DESCRIPTION OF THE TASK: Write out the complete material exactly as it stands.

SOURCE MATERIAL:
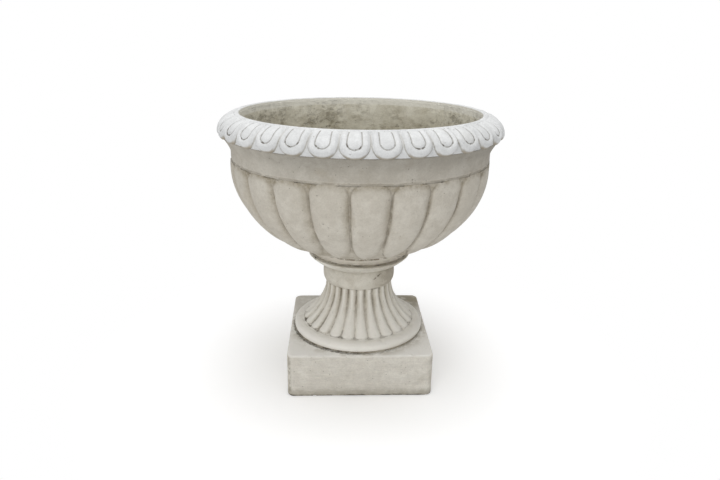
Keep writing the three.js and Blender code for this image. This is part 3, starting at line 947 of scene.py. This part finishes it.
def dirt_and_shade_group():
    """Dirt along an edge, with painted shade in it on the gadroons: a thin broken line on it and a soft
    uneven strip beside it.
    """
    inputs = {"Vector": "Vector", **dict.fromkeys(dirt_labels, "Float")}
    outputs = {"Line": "Float", "Strip": "Float"}
    tree, start, end = new_group("dirt along an edge", "ShaderNodeTree", inputs, outputs)
    stone = Surface(start["Vector"])
    distance, strip_distance, line_width, strip_width, seed = [start[label] for label in dirt_labels]
    ragged = (stone.noise(0.008, 3.0, 0.65, seed) - 0.5) * (3.5 * mm)
    broken = stone.patches(0.02, 4.0, 0.7, seed + 3, 0.4, 0.56)
    feed((1 - ramp(abs(distance + ragged * 0.5), 0, line_width)) * broken, end["Line"])
    uneven = stone.patches(0.045, 4.0, 0.6, seed + 7, 0.36, 0.62)
    speckled = 0.7 + 0.5 * stone.patches(0.0055, 3.0, 0.7, seed + 10, 0.4, 0.6)
    strip = (1 - ramp(strip_distance + ragged, 0, strip_width)) * (0.2 + 0.8 * uneven) * speckled
    feed(strip, end["Strip"])
    return tree


def crack(stone, first, last, width):
    """1 along a ragged crack on the front, between two places given as x and height."""
    x, y, height = parts_of(stone.here)
    run = last[0] - first[0]
    rise = last[1] - first[1]
    share = held(((x - first[0]) * run + (height - first[1]) * rise) / (run ** 2 + rise ** 2))
    aside = root((x - first[0] - share * run) ** 2 + (height - first[1] - share * rise) ** 2)
    ragged = (stone.noise(0.004, 3.0, 0.7, 87) - 0.45) * (4 * width)
    broken = stone.patches(0.006, 3.0, 0.7, 88, 0.34, 0.46)
    return (1 - ramp(aside + ragged, width * 0.2, width)) * broken * (y < 0)


# Materials
def inner_wall(here, height):
    """Damp-stained inner wall of the bowl: paler at the top, with brown streaks and dark patches."""
    wall = Surface(here)
    relief = wall.cast((205, 201, 186), (218, 215, 202), (178, 170, 148), 0.9, 33)
    lower = 1 - ramp(height, bowl_top - 95 * mm, bowl_top - 12 * mm)
    streaks = wall.noise(0.03, 6.0, 0.78, 31, level=1.7)
    blots = wall.noise(0.012, 6.0, 0.8, 37, level=1.7)
    clusters = wall.patches(0.07, 2.0, 0.5, 39, 0.4, 0.56)
    wall.paint(lower * 0.4, (170, 164, 144))
    wall.paint(ramp(streaks, 0.44, 0.62) * (0.3 + 0.5 * lower), (142, 132, 108))
    dark_blots = ramp(blots, 0.48, 0.62) * (0.2 + 0.8 * clusters)
    wall.paint(dark_blots * (0.3 + 0.6 * lower), (100, 90, 72))
    ragged = (blots - 0.5) * (5 * mm)
    at_top = ramp(height + ragged, pale_wall_bottom - 1.5 * mm, pale_wall_bottom + 1.5 * mm)
    wall.paint(at_top * 0.75, (216, 214, 205))
    return wall.color, relief + streaks * 1.4 - dark_blots * 0.6


def whitened_rim(here, height, edge, line):
    """White bloom on the rim, with grey lines round the tongues and dark dirt deep in them."""
    rim = Surface(here)
    relief = rim.cast((213, 214, 214), (222, 223, 223), (201, 201, 198), 0.25, 41)
    low = 1 - ramp(height, rim_edge + 14 * mm, rim_edge + 30 * mm)
    in_line = 1 - ramp(abs(line), 0.1 * mm, 1.1 * mm)
    at_edge = 1 - ramp(abs(edge), 0.1 * mm, 1.1 * mm)
    deep = highest(1 - ramp(abs(line), 0.4 * mm, 1.7 * mm), at_edge * 0.4) * low
    rim.paint(in_line * 0.75, (168, 166, 158))
    rim.paint(at_edge * (0.35 + 0.3 * low), (164, 160, 150))
    specks = rim.patches(0.007, 4.0, 0.7, 43, 0.5, 0.57)
    rim.paint(specks * highest(in_line * 0.25, deep) * 0.9, dark_dirt_and_shade_color)
    return rim.color, relief * 0.6 - in_line * 0.7


def bowl_stone():
    stone = new_surface("bowl_stone", "bowl stone")
    x, _, height = parts_of(stone.here)
    edge = stone.attribute("edge_distance")
    relief = stone.cast((194, 188, 176), (204, 199, 188), (178, 169, 152), 0.5, 11)
    # a darker strip, dirt and painted shade, lies on the right flank of each gadroon, and a dark line on the
    # left edge of the next
    on_left = 1 - ramp(stone.attribute("flank"), -0.1, 0.1)
    line, strip = stone.dirt(edge, edge * (1 + on_left * 4), 1.5 * mm, 13 * mm, 17)
    near_crease = ramp(height, crease - 16 * mm, crease - 5 * mm)
    stone.paint(strip * (0.55 - 0.2 * near_crease), dirt_and_shade_color)
    corner = near_crease * (1 - ramp(edge, 0, 12 * mm)) * stone.patches(0.03, 4.0, 0.65, 23, 0.36, 0.56)
    corner = corner * (1 - ramp(height, crease + 1 * mm, crease + 2 * mm))
    corner = corner * (0.5 + 0.6 * stone.patches(0.005, 4.0, 0.75, 25, 0.42, 0.58))
    stone.paint(corner * 0.85, dirt_and_shade_color)
    stone.paint(line * ((0.1 + 0.32 * on_left) * (1 - 0.5 * near_crease)), dark_dirt_and_shade_color)
    soil = stone.attribute("soil") * stone.patches(0.011, 4.0, 0.65, 19, 0.38, 0.56)
    at_foot = 1 - ramp(height, bowl_base + neck_height * 0.45, bowl_base + neck_height * 0.6)
    soil = soil * (1 - at_foot * ramp(-x, 0.015, 0.04))
    stone.paint(soil * 0.7, (130, 119, 99))
    # painted shade on the band under the rim's overhang, deepest just under the rim and half as deep at the
    # left
    shade_on_band = ramp(height, crease + 1 * mm, crease + 5 * mm)
    shade_under_rim = ramp(height, crease + 6 * mm, rim_edge - 4 * mm)
    stone.shade(1 - (shade_on_band * 0.17 + shade_under_rim * 0.19) * (1 - ramp(-x, 0.08, 0.19) * 0.5))
    # painted light: the neck, which lies in the bowl's shade, is painted paler where it has no soil
    painted_light_on_neck = 1 - ramp(height, neck_top, lobes_bottom)
    stone.paint(painted_light_on_neck * (1 - soil) * 0.85, (220, 214, 202))

    inner = ramp(stone.attribute("inner"), 0.4, 0.8)
    inner_color, inner_relief = inner_wall(stone.here, height)
    stone.paint(inner, inner_color)
    relief = choose(inner, inner_relief, relief)

    # brown at the tongues' tips, dirt and painted shade on their undersides, and the white bloom everywhere
    # else on the rim
    worn = (stone.noise(0.012, 3.0, 0.6, 47) - 0.5) * 0.5
    tip_dirt_and_shade = ramp(edge, -0.3 * mm, 0.3 * mm) * (1 - ramp(edge + worn * (3 * mm), 1.8 * mm, 4.2 * mm))
    tip_dirt_and_shade = tip_dirt_and_shade * (1 - ramp(height, rim_edge + 3 * mm, rim_edge + 12 * mm))
    tip_edge = 1 - ramp(height + worn * (10 * mm), rim_edge + 1 * mm, rim_edge + 6 * mm)
    tip_dirt_and_shade = highest(tip_dirt_and_shade, tip_edge * ramp(edge, 0, 1.5 * mm) * 0.85)
    tip_dirt_and_shade = tip_dirt_and_shade * ramp(stone.attribute("white"), 0.2, 0.5)
    whitened = ramp(stone.attribute("white") + worn * 1.6, 0.45, 0.85) * ramp(stone.facing(), -0.8, -0.4)
    whitened = whitened * (1 - tip_dirt_and_shade * 0.75)
    stone.paint(tip_dirt_and_shade * 0.6, (166, 155, 136))
    in_line = stone.attribute("line_distance")
    rim_color, rim_relief = whitened_rim(stone.here, height, edge, in_line)
    stone.paint(whitened * (1 - inner), rim_color)
    stone.finish(choose(whitened, rim_relief, relief))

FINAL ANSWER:
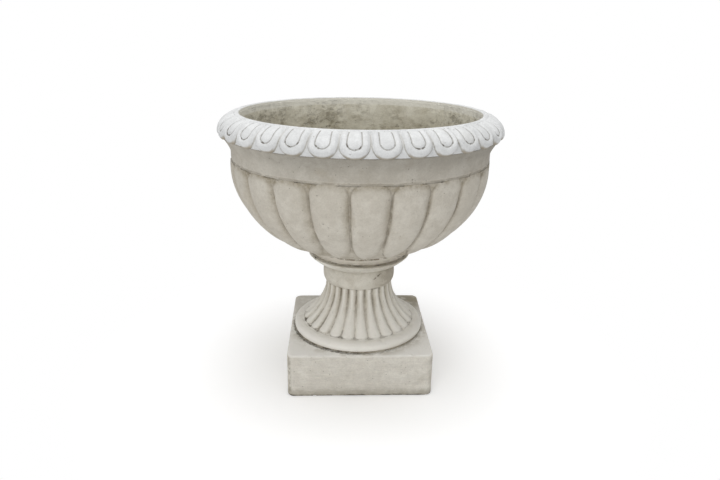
Keep writing the three.js and Blender code for this image. This is part 3, starting at line 947 of scene.py. This part finishes it.
def dirt_and_shade_group():
    """Dirt along an edge, with painted shade in it on the gadroons: a thin broken line on it and a soft
    uneven strip beside it.
    """
    inputs = {"Vector": "Vector", **dict.fromkeys(dirt_labels, "Float")}
    outputs = {"Line": "Float", "Strip": "Float"}
    tree, start, end = new_group("dirt along an edge", "ShaderNodeTree", inputs, outputs)
    stone = Surface(start["Vector"])
    distance, strip_distance, line_width, strip_width, seed = [start[label] for label in dirt_labels]
    ragged = (stone.noise(0.008, 3.0, 0.65, seed) - 0.5) * (3.5 * mm)
    broken = stone.patches(0.02, 4.0, 0.7, seed + 3, 0.4, 0.56)
    feed((1 - ramp(abs(distance + ragged * 0.5), 0, line_width)) * broken, end["Line"])
    uneven = stone.patches(0.045, 4.0, 0.6, seed + 7, 0.36, 0.62)
    speckled = 0.7 + 0.5 * stone.patches(0.0055, 3.0, 0.7, seed + 10, 0.4, 0.6)
    strip = (1 - ramp(strip_distance + ragged, 0, strip_width)) * (0.2 + 0.8 * uneven) * speckled
    feed(strip, end["Strip"])
    return tree


def crack(stone, first, last, width):
    """1 along a ragged crack on the front, between two places given as x and height."""
    x, y, height = parts_of(stone.here)
    run = last[0] - first[0]
    rise = last[1] - first[1]
    share = held(((x - first[0]) * run + (height - first[1]) * rise) / (run ** 2 + rise ** 2))
    aside = root((x - first[0] - share * run) ** 2 + (height - first[1] - share * rise) ** 2)
    ragged = (stone.noise(0.004, 3.0, 0.7, 87) - 0.45) * (4 * width)
    broken = stone.patches(0.006, 3.0, 0.7, 88, 0.34, 0.46)
    return (1 - ramp(aside + ragged, width * 0.2, width)) * broken * (y < 0)


# Materials
def inner_wall(here, height):
    """Damp-stained inner wall of the bowl: paler at the top, with brown streaks and dark patches."""
    wall = Surface(here)
    relief = wall.cast((205, 201, 186), (218, 215, 202), (178, 170, 148), 0.9, 33)
    lower = 1 - ramp(height, bowl_top - 95 * mm, bowl_top - 12 * mm)
    streaks = wall.noise(0.03, 6.0, 0.78, 31, level=1.7)
    blots = wall.noise(0.012, 6.0, 0.8, 37, level=1.7)
    clusters = wall.patches(0.07, 2.0, 0.5, 39, 0.4, 0.56)
    wall.paint(lower * 0.4, (170, 164, 144))
    wall.paint(ramp(streaks, 0.44, 0.62) * (0.3 + 0.5 * lower), (142, 132, 108))
    dark_blots = ramp(blots, 0.48, 0.62) * (0.2 + 0.8 * clusters)
    wall.paint(dark_blots * (0.3 + 0.6 * lower), (100, 90, 72))
    ragged = (blots - 0.5) * (5 * mm)
    at_top = ramp(height + ragged, pale_wall_bottom - 1.5 * mm, pale_wall_bottom + 1.5 * mm)
    wall.paint(at_top * 0.75, (216, 214, 205))
    return wall.color, relief + streaks * 1.4 - dark_blots * 0.6


def whitened_rim(here, height, edge, line):
    """White bloom on the rim, with grey lines round the tongues and dark dirt deep in them."""
    rim = Surface(here)
    relief = rim.cast((213, 214, 214), (222, 223, 223), (201, 201, 198), 0.25, 41)
    low = 1 - ramp(height, rim_edge + 14 * mm, rim_edge + 30 * mm)
    in_line = 1 - ramp(abs(line), 0.1 * mm, 1.1 * mm)
    at_edge = 1 - ramp(abs(edge), 0.1 * mm, 1.1 * mm)
    deep = highest(1 - ramp(abs(line), 0.4 * mm, 1.7 * mm), at_edge * 0.4) * low
    rim.paint(in_line * 0.75, (168, 166, 158))
    rim.paint(at_edge * (0.35 + 0.3 * low), (164, 160, 150))
    specks = rim.patches(0.007, 4.0, 0.7, 43, 0.5, 0.57)
    rim.paint(specks * highest(in_line * 0.25, deep) * 0.9, dark_dirt_and_shade_color)
    return rim.color, relief * 0.6 - in_line * 0.7


def bowl_stone():
    stone = new_surface("bowl_stone", "bowl stone")
    x, _, height = parts_of(stone.here)
    edge = stone.attribute("edge_distance")
    relief = stone.cast((194, 188, 176), (204, 199, 188), (178, 169, 152), 0.5, 11)
    # a darker strip, dirt and painted shade, lies on the right flank of each gadroon, and a dark line on the
    # left edge of the next
    on_left = 1 - ramp(stone.attribute("flank"), -0.1, 0.1)
    line, strip = stone.dirt(edge, edge * (1 + on_left * 4), 1.5 * mm, 13 * mm, 17)
    near_crease = ramp(height, crease - 16 * mm, crease - 5 * mm)
    stone.paint(strip * (0.55 - 0.2 * near_crease), dirt_and_shade_color)
    corner = near_crease * (1 - ramp(edge, 0, 12 * mm)) * stone.patches(0.03, 4.0, 0.65, 23, 0.36, 0.56)
    corner = corner * (1 - ramp(height, crease + 1 * mm, crease + 2 * mm))
    corner = corner * (0.5 + 0.6 * stone.patches(0.005, 4.0, 0.75, 25, 0.42, 0.58))
    stone.paint(corner * 0.85, dirt_and_shade_color)
    stone.paint(line * ((0.1 + 0.32 * on_left) * (1 - 0.5 * near_crease)), dark_dirt_and_shade_color)
    soil = stone.attribute("soil") * stone.patches(0.011, 4.0, 0.65, 19, 0.38, 0.56)
    at_foot = 1 - ramp(height, bowl_base + neck_height * 0.45, bowl_base + neck_height * 0.6)
    soil = soil * (1 - at_foot * ramp(-x, 0.015, 0.04))
    stone.paint(soil * 0.7, (130, 119, 99))
    # painted shade on the band under the rim's overhang, deepest just under the rim and half as deep at the
    # left
    shade_on_band = ramp(height, crease + 1 * mm, crease + 5 * mm)
    shade_under_rim = ramp(height, crease + 6 * mm, rim_edge - 4 * mm)
    stone.shade(1 - (shade_on_band * 0.17 + shade_under_rim * 0.19) * (1 - ramp(-x, 0.08, 0.19) * 0.5))
    # painted light: the neck, which lies in the bowl's shade, is painted paler where it has no soil
    painted_light_on_neck = 1 - ramp(height, neck_top, lobes_bottom)
    stone.paint(painted_light_on_neck * (1 - soil) * 0.85, (220, 214, 202))

    inner = ramp(stone.attribute("inner"), 0.4, 0.8)
    inner_color, inner_relief = inner_wall(stone.here, height)
    stone.paint(inner, inner_color)
    relief = choose(inner, inner_relief, relief)

    # brown at the tongues' tips, dirt and painted shade on their undersides, and the white bloom everywhere
    # else on the rim
    worn = (stone.noise(0.012, 3.0, 0.6, 47) - 0.5) * 0.5
    tip_dirt_and_shade = ramp(edge, -0.3 * mm, 0.3 * mm) * (1 - ramp(edge + worn * (3 * mm), 1.8 * mm, 4.2 * mm))
    tip_dirt_and_shade = tip_dirt_and_shade * (1 - ramp(height, rim_edge + 3 * mm, rim_edge + 12 * mm))
    tip_edge = 1 - ramp(height + worn * (10 * mm), rim_edge + 1 * mm, rim_edge + 6 * mm)
    tip_dirt_and_shade = highest(tip_dirt_and_shade, tip_edge * ramp(edge, 0, 1.5 * mm) * 0.85)
    tip_dirt_and_shade = tip_dirt_and_shade * ramp(stone.attribute("white"), 0.2, 0.5)
    whitened = ramp(stone.attribute("white") + worn * 1.6, 0.45, 0.85) * ramp(stone.facing(), -0.8, -0.4)
    whitened = whitened * (1 - tip_dirt_and_shade * 0.75)
    stone.paint(tip_dirt_and_shade * 0.6, (166, 155, 136))
    in_line = stone.attribute("line_distance")
    rim_color, rim_relief = whitened_rim(stone.here, height, edge, in_line)
    stone.paint(whitened * (1 - inner), rim_color)
    stone.finish(choose(whitened, rim_relief, relief))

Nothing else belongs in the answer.